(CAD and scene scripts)
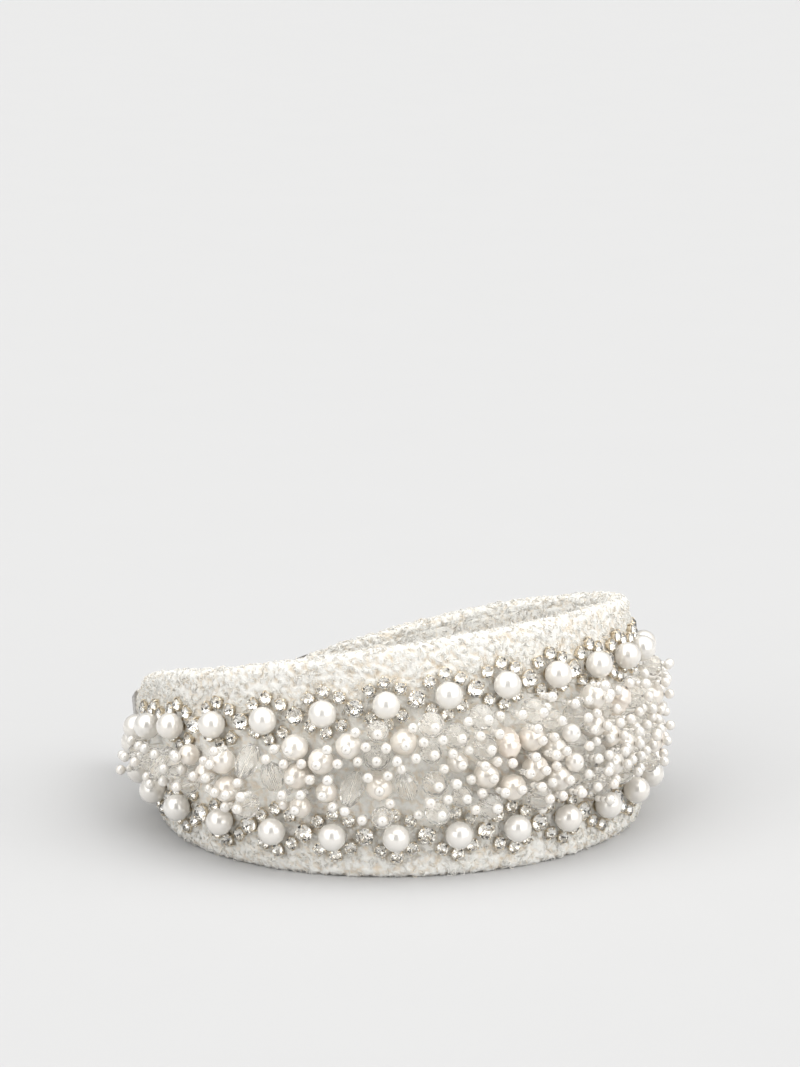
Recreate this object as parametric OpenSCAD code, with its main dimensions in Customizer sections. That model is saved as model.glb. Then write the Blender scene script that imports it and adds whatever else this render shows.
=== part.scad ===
// Wide padded headband, lying on one rim: a sprung core in a boucle wrap, two rows of
// pearl-and-rhinestone flowers, and a fringe of beads on stitched stems between them.
// The band is one bent strip. Places on it are given as (s, z): s runs along the outer face
// from the crown's middle towards the right tip, and z runs across, from the trim's mid line.

/* [Band] */
// Length of the outer face from the crown's middle to a tip
half_length = 204; // [200:1:208]
// Half the band's width at the crown
crown_half_width = 33.8; // [32.5:0.1:35]
// Angle that the band's mid plane makes with the surface it lies on
lie_angle = 6.5; // [6:0.1:7]
// Depth behind the crown at which the arms start to narrow faster
taper_start = 75; // [70:1:80]
// Radius of each rim's curve from there to the tip, seen from the side
taper_radius = 291; // [285:1:300]
// Depth of the frame's origin behind the crown's outer face
origin_depth = 69.2; // [60:0.1:80]

/* [Bend] */
// Radius and length of the crown's arc, along the outer face
crown_radius = 75; // [74:1:77]
crown_arc = 51; // [49:1:53]
// Radius and length of the shoulder's arc
shoulder_radius = 65; // [64:1:67]
shoulder_arc = 83; // [81:1:84]
// Radius and length of the arm's arc
arm_radius = 142; // [135:1:150]
arm_arc = 39; // [37:1:41]
// Radius of the outward flare that ends the arm
flare_radius = 108; // [100:1:120]

/* [Layers] */
// Thickness of the boucle wrap
cover_thickness = 1.1; // [0.9:0.1:1.2]
// Thickness of the foam pad
pad_thickness = 2.4; // [2.2:0.1:2.6]
// Thickness of the sprung core
core_thickness = 1.2; // [1:0.1:1.3]
// Thickness of the wrap where it is turned in over the core
turn_in_thickness = 1.0; // [0.9:0.1:1.1]
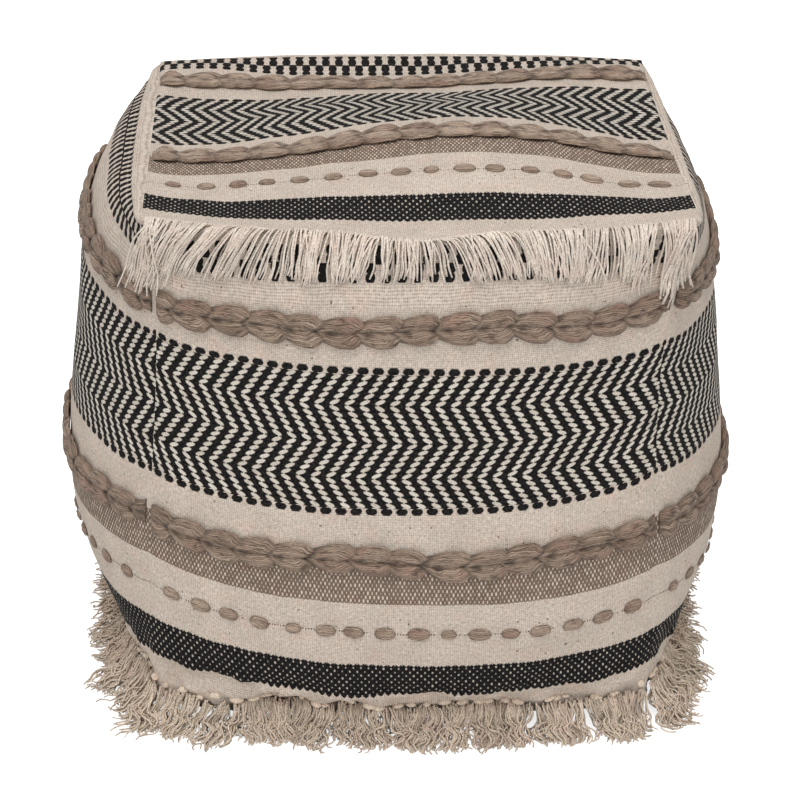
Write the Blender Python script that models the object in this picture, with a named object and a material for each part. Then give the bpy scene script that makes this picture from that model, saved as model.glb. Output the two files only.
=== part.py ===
"""Cube pouf stool: a filled, bulging cube of handwoven striped cloth.

Four side panels and a top panel are cut from one cloth with one stripe repeat. Each panel carries two
plaited braids (the top too) and a row of raised oval tufts. The top panel's front end is a fringe that
hangs over the front panel, and every side panel's lower end is a fringe that spreads on the floor.

Metres, +Z up, the front toward -Y, the origin under the middle of the pouf, on the floor.
Cloth places are given as (side, u, s): u runs from -1 to 1 across a panel, left to right as seen from
outside, and s is the length of cloth from the panel's upper end (for the top panel, from its back end).
"""

import math
import random

import bmesh
import bpy
import numpy as np
from mathutils.bvhtree import BVHTree

# ---------------------------------------------------------------- driving dimensions: the filled cube

# The top panel's corners: x, y and z, in the order front left, front right, back right, back left.
TOP_CORNERS = (
    (-0.182, -0.200, 0.424),
    (0.206, -0.200, 0.423),
    (0.201, 0.194, 0.403),
    (-0.205, 0.193, 0.402),
)
SEAM_WAIST = 0.190         # half the spacing of the corner seams at mid height
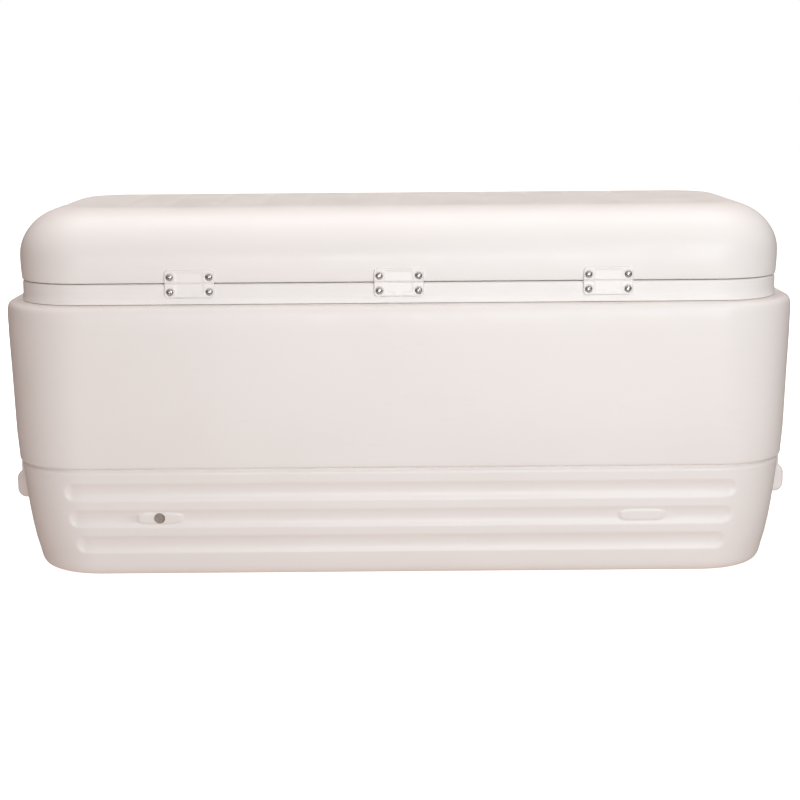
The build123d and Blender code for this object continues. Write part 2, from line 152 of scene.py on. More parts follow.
def cut(ob, cutters):
    """Subtracts each cutter from ob and removes it."""
    for c in cutters:
        for solver in ("MANIFOLD", "EXACT"):
            n0 = len(ob.data.polygons)
            m = ob.modifiers.new("cut", "BOOLEAN")
            m.operation = "DIFFERENCE"
            m.object = c
            m.solver = solver
            bpy.context.view_layer.update()
            dg = bpy.context.evaluated_depsgraph_get()
            me = bpy.data.meshes.new_from_object(ob.evaluated_get(dg))
            ob.modifiers.clear()
            if len(me.polygons) and len(me.polygons) != n0:
                old = ob.data
                ob.data = me
                bpy.data.meshes.remove(old)
                break
            bpy.data.meshes.remove(me)
            print("cut fell back from", solver, ob.name, c.name)
        bpy.data.objects.remove(c)
    return ob


class Ring:
    """Columns round a rounded rectangle, from the middle of the +X end anticlockwise."""

    def __init__(self, back, front, end, corner):
        cols = []
        half_end = [t for t in end if t >= 0]
        for t in half_end:
            cols.append(("E+", t))
        for g in corner:
            cols.append(("C0", g))
        for t in sorted(back, reverse=True):
            cols.append(("B", t))
        for g in corner:
            cols.append(("C1", g))
        for t in sorted(end, reverse=True):
            cols.append(("E-", t))
        for g in corner:
            cols.append(("C2", g))
        for t in sorted(front):
            cols.append(("F", t))
        for g in corner:
            cols.append(("C3", g))
        for t in sorted([t for t in end if t < 0]):
            cols.append(("E+", t))
        self.cols = cols
        self.n = len(cols)

    def at(self, hx, hy, r):
        """Positions, outward normals, and the length along each long wall from its middle."""
        out = np.zeros((self.n, 2))
        nrm = np.zeros((self.n, 2))
        s = np.full(self.n, 1e6)
        lx, ly = hx - r, hy - r
        for i, (k, t) in enumerate(self.cols):
            if k == "E+":
                out[i] = (hx, t * ly)
                nrm[i] = (1, 0)
            elif k == "E-":
                out[i] = (-hx, t * ly)
                nrm[i] = (-1, 0)
            elif k == "B":
                out[i] = (t * lx, hy)
                nrm[i] = (0, 1)
                s[i] = abs(t * lx)
            elif k == "F":
                out[i] = (t * lx, -hy)
                nrm[i] = (0, -1)
                s[i] = abs(t * lx)
            else:
                q = int(k[1])
                a = (q + t) * math.pi / 2
                cx = lx if q in (0, 3) else -lx
                cy = ly if q in (0, 1) else -ly
                nrm[i] = (math.cos(a), math.sin(a))
                out[i] = (cx + r * nrm[i][0], cy + r * nrm[i][1])
                back = (1 - t) if q in (0, 2) else t
                s[i] = lx + r * math.pi / 2 * back
        return out, nrm, s


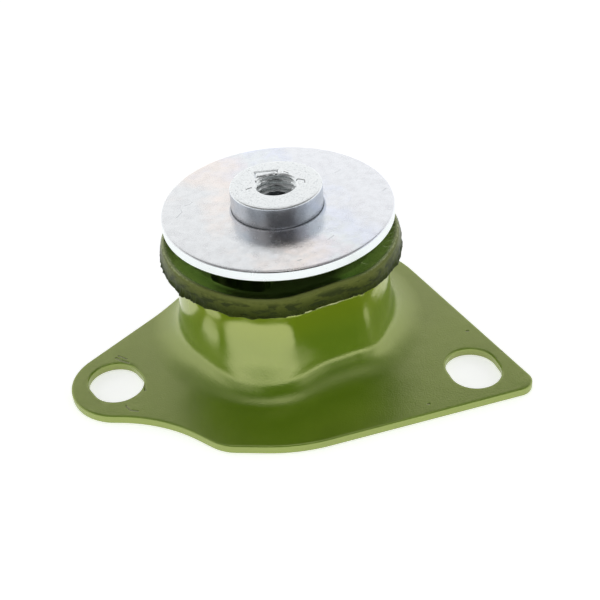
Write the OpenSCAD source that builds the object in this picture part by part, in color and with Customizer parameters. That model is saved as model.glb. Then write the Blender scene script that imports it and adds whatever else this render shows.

## GIVEN INSTRUCTION
Reproduce the records above exactly, from the first line through the line containing "trim's mid line.", and output nothing else.

## SOLUTION FOR THIS PROBLEM
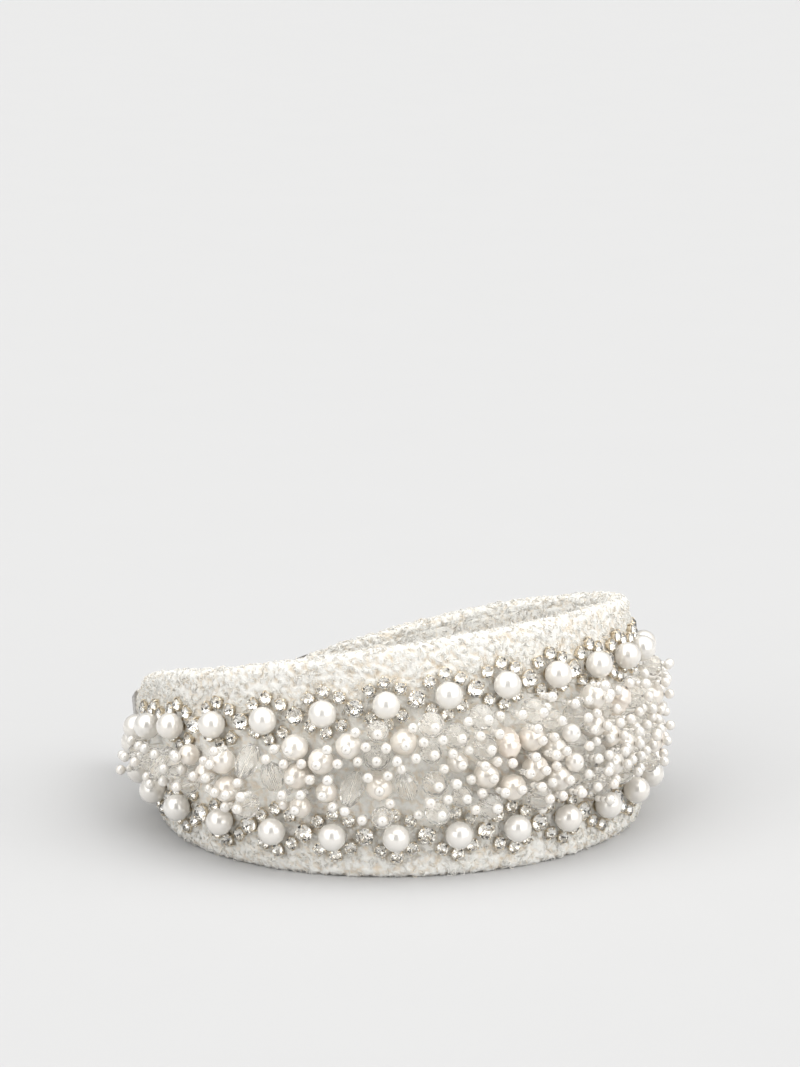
Recreate this object as parametric OpenSCAD code, with its main dimensions in Customizer sections. That model is saved as model.glb. Then write the Blender scene script that imports it and adds whatever else this render shows.
=== part.scad ===
// Wide padded headband, lying on one rim: a sprung core in a boucle wrap, two rows of
// pearl-and-rhinestone flowers, and a fringe of beads on stitched stems between them.
// The band is one bent strip. Places on it are given as (s, z): s runs along the outer face
// from the crown's middle towards the right tip, and z runs across, from the trim's mid line.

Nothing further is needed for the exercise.